A Green Europe Is a Costly Prospect for U.S. Companies
As if these issues weren't complex enough, there will be increasing focus on the type of fuel used by hauliers, or carriers. As recently as March of this year, the EU administration in Brussels announced a 2050 ban on vehicles running on fossil fuels from entering European cities. Although this seems a long way off, it will nonetheless be a massive blow for any company with customers in the capital city or routes running through it.
This trend towards green logistics is widespread and will continue to grow as stakeholders and customers of multinationals lay on the pressure to conform to "green" ideals. Whereas recently it was only about the products, customers are increasingly demanding that companies follow a green philosophy throughout their supply chain, end to end. For hauliers, this means operating a "green fleet," with lightweight vehicles and "Euro 6" engines to reduce emissions. [Euro 6 emissions standards will require all vehicles equipped with a diesel engine to substantially reduce their emissions of nitrogen oxides as soon as the standard enters into force, on January 1, 2014. — Ed.]
This raises the prospect of a shift in volume from roads onto train, short sea and intermodal transport. While this may seem like a simple and logical solution, these transport models vary vastly from country to country. It is often said that the only thing the rail infrastructure across European countries has as a common factor is the distance between the rails. Added to this, the pertinent question asked about these alternatives to road haulage is one of capacity. If there is a sudden shift away from the roads, will short sea, train and intermodal networks be ready to cope with demand? At present, there is no definitive answer, but the consensus is that it's a situation that could benefit from rapid and urgent improvement
Today in Europe the majority of the hauliers are small and midsize companies, of which a substantial number are family owned. For these companies there is a growing problem: succession. With no one available (or willing) to carry on the family business, a general shakeout is expected in the next two to five years, with large and financially stable hauliers acquiring some smaller family companies. This in turn will lead to a more dominant position for a small number of big European players. Compounding this position is the question of fleet finance: in such a small-margin industry, there is little capital available (and fewer willing lenders), which reduces the capacity of the smaller hauliers, further increasing the influence of the largest players.

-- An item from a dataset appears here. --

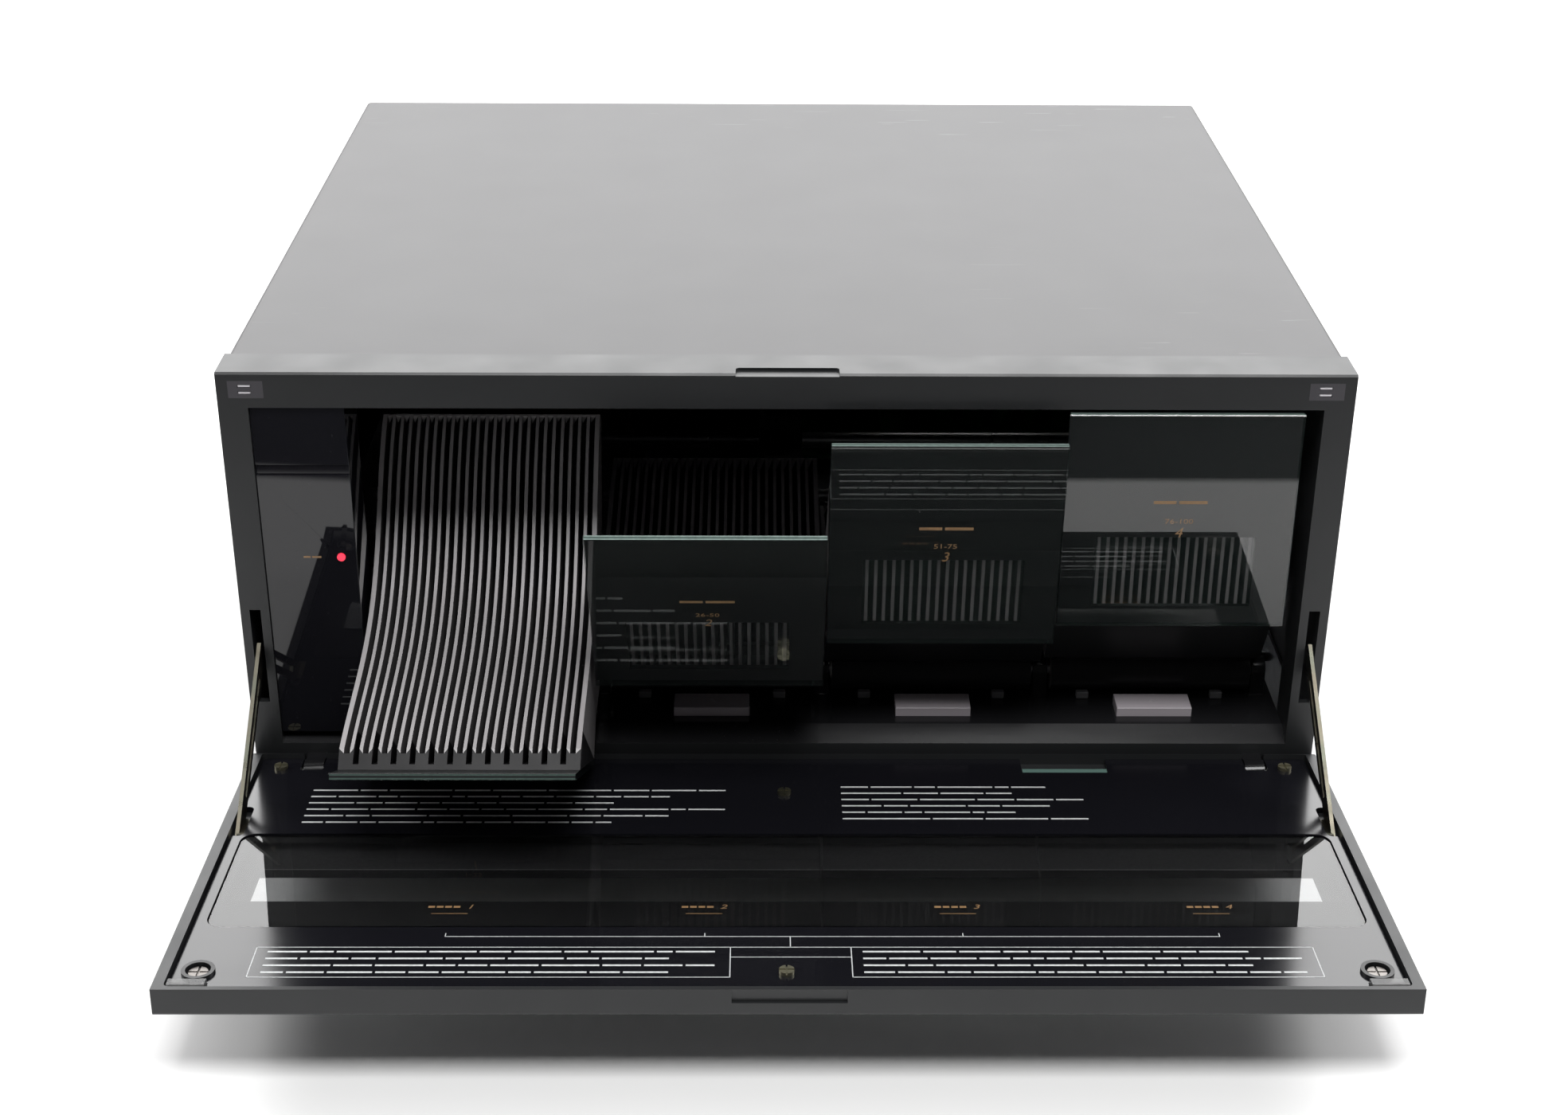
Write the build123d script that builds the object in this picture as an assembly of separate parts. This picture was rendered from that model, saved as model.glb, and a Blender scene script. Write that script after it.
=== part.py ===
"""Disc changer with a drop-down front door and four swing-out disc racks.

Millimetres. X runs left to right, Y front to back, Z up, with the feet on Z = 0.
Everything is drawn with the front plane of the bezel at Y = 0 and moved to the
middle of its depth at the end. The door is drawn shut and the racks are drawn
home, and each is then turned about its own pivot to where it rests.
"""
import os
from math import cos, radians, sin, sqrt

from build123d import *

# ---- overall ---------------------------------------------------------------
WIDTH = 435.0            # bezel and door, side to side
HEIGHT = 193.0           # floor to the top of the bezel
DEPTH = 375.0            # bezel front plane to the rear edge of the cover
FOOT_H = 13.0            # floor to the underside of the housing
BEZEL_D = 19.6           # bezel, front to back
SIDE_STEP = 1.0          # the cover stands in from the bezel on each side
SHEET = 1.2              # cover, base and rear panel sheet
SEAM = 0.8               # open line between the bezel and the cover

# ---- opening and lower console ---------------------------------------------
BEZEL_SIDE = 11.5        # bezel beside the opening
OPEN_W = WIDTH - 2 * BEZEL_SIDE
TOP_RAIL = 14.4          # bezel above the opening
SILL_Z = 29.7            # top of the upright part of the lower rail
SILL_RUN = 8.0           # slope of the lower rail, front to back
DECK_Z = 34.4            # top of the button deck
DECK_T = 3.0
DECK_END = 62.0          # rear edge of the button deck
RAIL_T = 3.0             # wall of the lower rail
NOTCH_W = 39.6           # finger notch
NOTCH_D = 6.3
NOTCH_H = 1.1

# ---- racks -----------------------------------------------------------------
STRIP_SPACE = 37.35      # opening left of the racks
RIGHT_SPACE = 6.25       # opening right of the racks
RACK_PITCH = (OPEN_W - STRIP_SPACE - RIGHT_SPACE) / 4
RACK_1_X = -OPEN_W / 2 + STRIP_SPACE + RACK_PITCH / 2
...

What this means of course, is that the negotiating power of these players will become bigger, making it increasingly challenging for shippers to secure beneficial rates.
Another concern is a shortage of drivers, with a substantial portion of currently available drivers coming from the post-WWII Baby Boom generation and soon to reach retirement. When they started as a driver, the requirements were relatively low, with no minimum educational requirements in place for entry. Today, as in most jobs, drivers have to meet a range of standards before they are certified as suitable. For many young people, the prospect of becoming an international driver simply isn't attractive enough, leading to declining numbers of people entering the trade, which will cause a capacity shortage within the next couple of years.
Labor Costs and Tightening Regulations
Labor laws in Europe are famously complicated, with differing legislation from country to country, but labor cost has been a major influence in recent years on company profitability. Until as recently as 2005, there was a goldmine of cheap labor in Europe, with East European countries offering workers at a fraction of the cost of their Western counterparts. This disparity is almost gone, as Eastern countries raise their minimum wage to encourage a flourishing economy, minimize emigration and bring their residents' quality of life more in line with neighboring countries. Those companies employing or subcontracting East European drivers are already noticing a rise in costs, and in a few years the days of low cost labor will be gone completely.
So What Does All This Mean for the U.S.?
Every U.S. company with operations in Europe will see an increase in transport costs, as the transportation market here increasingly moves to a sellers' market, with a smaller number of hauliers gaining increasing influence as they expand. Even under normal conditions, with no global economic crisis to consider, shippers would face a hike in transportation spend.
Many of the clients I work with at LHC — leading blue-chip and Fortune 500 companies — are already preparing themselves for the imminent rise. They are securing transport capacity as far into the future as they can, while changing their procurement strategy towards cost avoidance. Above all, they are studying distribution changes. With smarter distribution (optimizing routes and consolidating shipments to locations in close proximity, increasing shipment volume, improving forecasting), annual logistics expenditure can be improved or maintained, actually offsetting the rise in transport rates.
U.S. companies are already questioning European transport rates, which rose by 7.9 percent in 2010. For many, the Continent is seen as a single unknown quantity in transport cost calculations, and that will only continue when even minor changes in one territory can have an impact on overall transport network cost. For companies with existing dealings in Europe, or those expecting to launch on the Continent, it has never been more important to find out the real market trend, and to face the reality that those costs are about to rise for the unprepared.